For that is tantamount to saying that there ARE items that ARE NOT. But I challenge anyone to explain to me how the following proposition is a formal-logical self-contradiction:
2. Some items have no being.
Note first that exegetical charity demands that we refrain as far as possible from imputing contradictions to our interlocutors. We should do unto them as we would have them do unto us. Thus we ought to shrink from imputing the likes of (1) to Meinong and neo-Meinongians. So I suggest we impute to them the likes of (2). Now there is nothing self-contradictory about (2). We could express it as
2*. Some items are nonentities
which has the logical form
2*F. Some I are N
which obviously has both true and false substitution-instances, whence it follows that (2*) and (2) are not logically self-contradictory. (A formal-logical self-contradiction is a statement the logical form of which admits only false substitution-instances.)
No doubt one can derive a contradiction from (2) if one adds the auxiliary premise that
3. Every item is or exists.
But (3) just begs the question against the Theory of Objects. The theory entails the denial of (3); thus it entails the denial of that which would have to be added to it to generate a contradiction.
Glance back at the last sentence of the van Inwagen quotation: ". . . there are things of which it is true that there are no such things." One could employ this paradoxical form of word to express a proposition that is not self-contradictory: Some things are such that they neither exist nor subsist nor have any mode of being whatsoever. And that is what Meinong means, charitably interpreted.
The point is not that the italicized sentence is ultimately defensible. The point is that van Inwagen is wrong to consider it logically self-contradictory.
Van Inwagen makes a second mistake in the passage quoted above. He says that neo-Meinongians such as Richard Routley (who later changed his name to Richard Sylvan) "reject a component of Meinong's theory of objects that I consider essential to it, the doctrine of Aussersein. . . ." Now the doctrine in question is indeed essential to Meinong's theory. But it is simply false to say that Routley rejects it. Had van Inwagen read merely two pages into Routley's Exploring Meinong's Jungle and Beyond: An Investigation of Noneism and the Theory of Items, Ridgeview, 1982, he would have seen that Routley accepts the doctrine of Aussersein: "Very many objects do not exist; and in many cases they do not exist in any way at all, or have any form of being whatsoever." (p. 2) Routley is not merely glossing Meinong in this passage but enunciating a ptroposition that his Theory of Items espouses as becomes quite clear to any one who reads his book.
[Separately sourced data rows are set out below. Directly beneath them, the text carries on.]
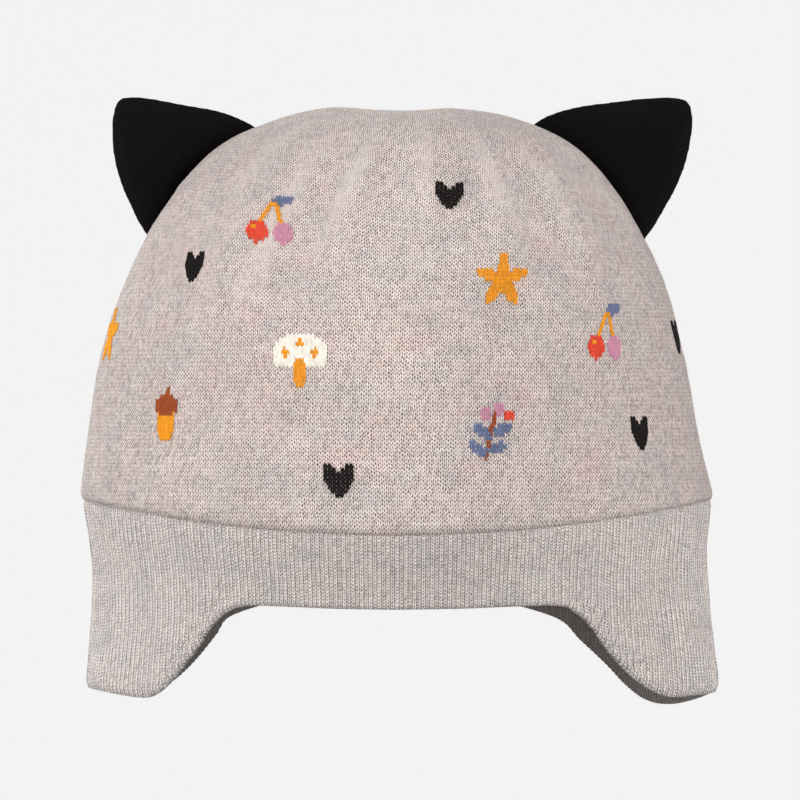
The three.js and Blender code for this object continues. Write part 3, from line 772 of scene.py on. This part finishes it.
def heather_colour(add, place, stitch_column, stitch_row, wale, tones):
    """Heather yarn: fibres of several tones spun together. Stitches differ one by one, a yarn
    keeps a tone for some stitches along its row, and wide soft patches turn pinker or greyer."""
    stitch = add("CombineXYZ", (stitch_column, stitch_row))
    single = add("TexWhiteNoise", {"Vector": stitch})
    along_row = add("Math", (wale, 0.09), operation="MULTIPLY")
    from_row = add("Math", (stitch_row, 0.61), operation="MULTIPLY")
    streak_place = add("CombineXYZ", (along_row, from_row))
    patch = {"Detail": 3.0, "Roughness": 0.6}
    streak = add("TexNoise", {"Vector": streak_place, "Scale": 1.0, **patch})
    pink_patch = add("TexNoise", {"Vector": place, "Scale": 70.0, **patch})
    shifted = add("Mapping", {"Vector": place, "Location": (0.31, 0.17, 0.23)})
    grey_patch = add("TexNoise", {"Vector": shifted, "Scale": 105.0, **patch})
    fibres = add("TexNoise", {"Vector": place, "Scale": 2600.0, "Detail": 2.0, "Roughness": 0.7})
    colour = tones["oat"]
    for tone, value, gain, shift in (
        ("pink", pink_patch, 4.0, -1.5), ("grey", grey_patch, 4.0, -1.7),
        ("cream", streak, 2.6, -1.15), ("dark", single, 1.0, -0.52), ("pale", fibres, 3.2, -1.45),
    ):
        colour = tinted(add, colour, tones[tone], value, gain, shift)
    return colour


def jersey_material():
    """Fine cotton jersey in heathered oat: matt, with V stitches about a millimetre wide whose
    gaps are darkened by painted shade, yarn that turns from cream over pinkish oat to grey, and a
    bloom of fibres."""
    material, add = new_material("heather_cotton_jersey")
    place = add("TexCoord", output="Object")
    knit = add("SeparateXYZ", (add("UVMap", uv_map="knit"),)).node.outputs
    drift = add("TexNoise", {"Vector": place, "Scale": 130.0, "Detail": 2.0})
    wander = add("TexNoise", {"Vector": place, "Scale": 420.0, "Detail": 2.0})
    straight_wale = add("Math", (knit[0], 1 / WALE, KNIT_START), operation="MULTIPLY_ADD")
    sway = add("Math", (drift, 0.7, wander), operation="MULTIPLY_ADD")
    wale = add("Math", (straight_wale, sway), operation="ADD")
    straight_course = add("Math", (knit[1], 1 / COURSE, KNIT_START), operation="MULTIPLY_ADD")
    lift = add("Math", (wander, 0.8), operation="MULTIPLY")
    course = add("Math", (straight_course, lift), operation="ADD")
    height, column, row = jersey_stitch(add, wale, course, 0.62)
    colour = heather_colour(add, place, column, row, wale, {
        "oat": "#E4D3CA", "pink": "#E3C5BF", "grey": "#CCC2C0", "cream": "#EDE0D8",
        "dark": "#94837D", "pale": "#F6EDE9",
    })
    pressed = add("Attribute", output="Fac", attribute_name="pressed")
    colour = tinted(add, colour, "#CDC1BB", pressed, 0.6)
    open_share = add("Math", (pressed, -0.7, 1.0), operation="MULTIPLY_ADD")
    # Painted shade: the low parts of each stitch are tinted dark, as shade in the gaps; pressed creases
    # keep less of it
    deep = add("Math", (height, -1.45, 1.36), operation="MULTIPLY_ADD", use_clamp=True)
    gap = add("Math", (deep, open_share), operation="MULTIPLY")
    colour = tinted(add, colour, "#4C3E39", gap)
    # Towards the sides, painted shade: dark flecks where the stitch gaps run together
    out = add("Math", (add("SeparateXYZ", (place,)),), operation="ABSOLUTE")
    at_side = add("Math", (out, 1 / (40 * MM), -0.5), operation="MULTIPLY_ADD", use_clamp=True)
    grain = add("TexNoise", {"Vector": place, "Scale": 950.0, "Detail": 1.0})
    speck = add("Math", (grain, 7.0, -3.6), operation="MULTIPLY_ADD", use_clamp=True)
    side_gap_shade = add("Math", (speck, at_side), operation="MULTIPLY")
    colour = tinted(add, colour, "#6A5B55", side_gap_shade, 0.42)
    fibres = add("TexNoise", {"Vector": place, **FIBRES})
    relief = add("Math", (fibres, 0.28, height), operation="MULTIPLY_ADD")
    relief = add("Math", (relief, open_share), operation="MULTIPLY")
    finish_cloth(
        add, colour, relief, 0.9, 0.3 * MM,
        Roughness=0.94, Specular_IOR_Level=0.28, Sheen_Weight=0.22, Sheen_Roughness=0.5,
    )
    return material


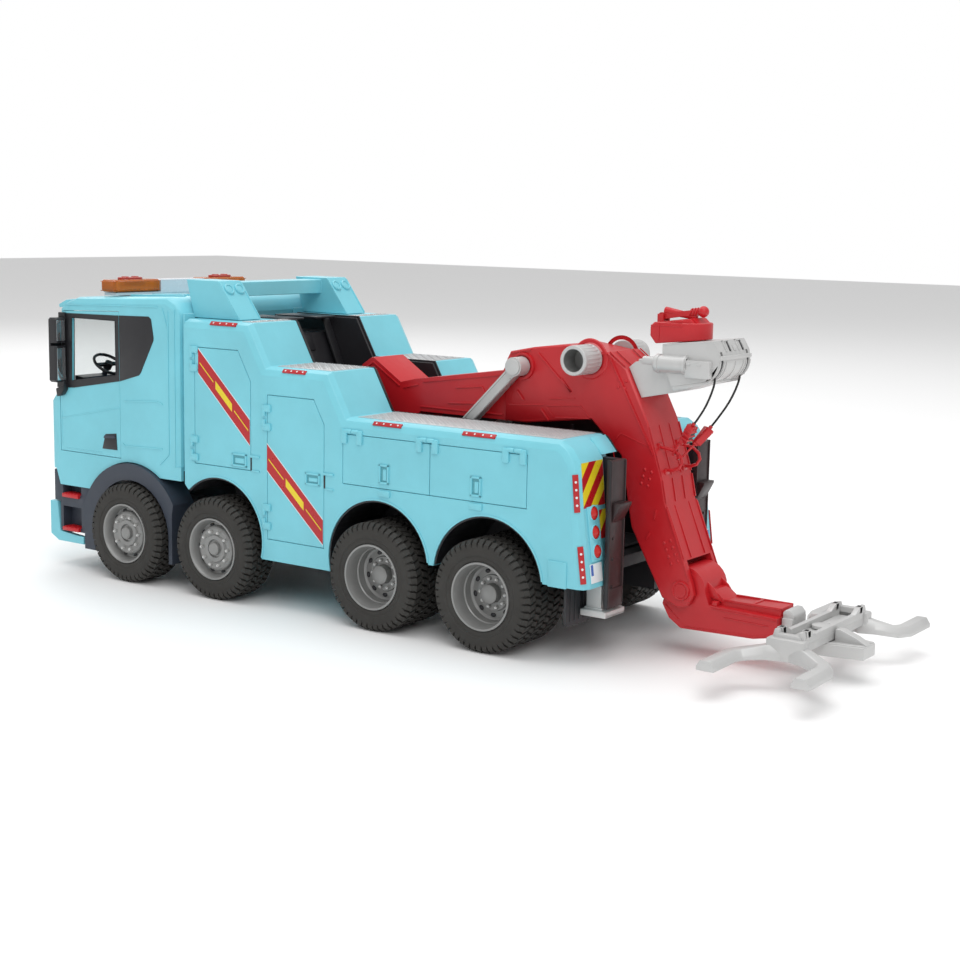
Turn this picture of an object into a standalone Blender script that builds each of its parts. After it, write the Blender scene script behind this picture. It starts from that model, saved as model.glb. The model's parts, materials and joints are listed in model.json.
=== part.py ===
"""Toy recovery truck, about 1:16: four axles, cab, locker bodies, crane boom and underlift.

Sizes are in millimetres and become metres when a mesh is made.
+X is the front of the truck, +Y its left side, +Z up, and the floor is z = 0.
Design x counts from the rearmost axle; the datum empty moves the middle of the truck to x = 0.
"""
import math

import bmesh
import bpy
from mathutils import Matrix

MM = 0.001

# ---- driving sizes -------------------------------------------------------------------------
GAP = 0.3                      # between pieces that touch
WALL = 2.5                     # moulded wall

WHEEL_RADIUS = 34.0
WHEEL_FACE_Y = 86.5            # outer face of every tyre
FRONT_TYRE_WIDTH = 26.0
REAR_TYRE_WIDTH = 44.0
RIM_RADIUS = 20.5
BEAD_RADIUS = 18.2
AXLE_RADIUS = 2.5
AXLE_CLEARANCE = 0.4
AXLE_X = (297.7, 214.9, 81.6, 0.0)
AXLE_Z = WHEEL_RADIUS

CAB_REAR_X = 251.5
CAB_FRONT_X = 380.5
CAB_HALF_WIDTH = 77.0
CAB_FLOOR_Z = 80.5
ROOF_Z = 196.0
ROOF_FRONT_Z = 192.5
SILL_Z = 128.0                 # bottom of the windscreen
DOOR_REAR_X = 309.5
DOOR_FRONT_X = 370.0
DOOR_TOP_Z = 184.5
FENDER_CENTRE = (298.5, 33.5)   # x, z of the arch over the first axle
FENDER_RADIUS = 48.0
SKIRT_FRONT_X = 300.0           # the cab's side is lower in front of this, inside the arch
SKIRT_FRONT_Z = 59.3
SKIRT_REAR_Z = 74.0

BODY_HALF_WIDTH = 79.3
BAY_HALF_WIDTH = 32.0
BODY_FRONT_X = 246.0
BODY_REAR_X = -67.6
STEP_1_Z = 182.9
STEP_2_Z = 156.2
DECK_Z = 129.3
STEP_1_X = 188.9
STEP_2_X = 122.7
STEP_RUN = 15.1                # how far each slope between two levels runs
ARCH_RADIUS = 39.0
ARCH_Z = 42.0
SKIRT_Z = 31.4
TAIL_Z = 46.0
LOCKER_DEPTH = 40.0
DOOR_THICKNESS = 2.2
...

The discussion of Aussersein on pp. 856 ff. makes it especially evident that Routley takes this thesis on board.
A Third Mistake
Van Inwagen says something else that shows no comprehension of the most sophisticated of the neo-Meinongian theories, namely Routley's: "Unlike Meinong, however, the Neos [the neo-Meinongians including Routley] happily apply the term 'exists' to abstract things, and they (fortunately) do not maintain that there are things that fall outside the realm of being." (p. 109) This is doubly mistaken. Routley, we have just seen consigns concrete items such as the golden mountain to the realm of Aussersein. But he also states on the very first page of Exploring Meinong's Jungle that:
None of space, time, or location — not, for that matter, other important universals such as numbers, sets or attributes — exist; no propositions or other abstract bearers of truth exist: but these items are not therefore nothing, they are each something, distinct somethings, with quite different properties, and, though they in no way exist, they are objects of discourse, of thought, and of quantification, in particular of particularisation.
In sum, nonexistent items for Routley include not only nonexistent concreta but also nonexistent abstracta. Both of the last two mistakes could have been avoided with just two pages worth of reading.
Finally, how does this post relate to our recent discussions? One of my concerns is to show that existence has nothing to do with quantification, pace Quine's version of the thin theory of being, to which van Inwagen subscribes. Meinongian theories are useful foils that illustrate how the link can be broken.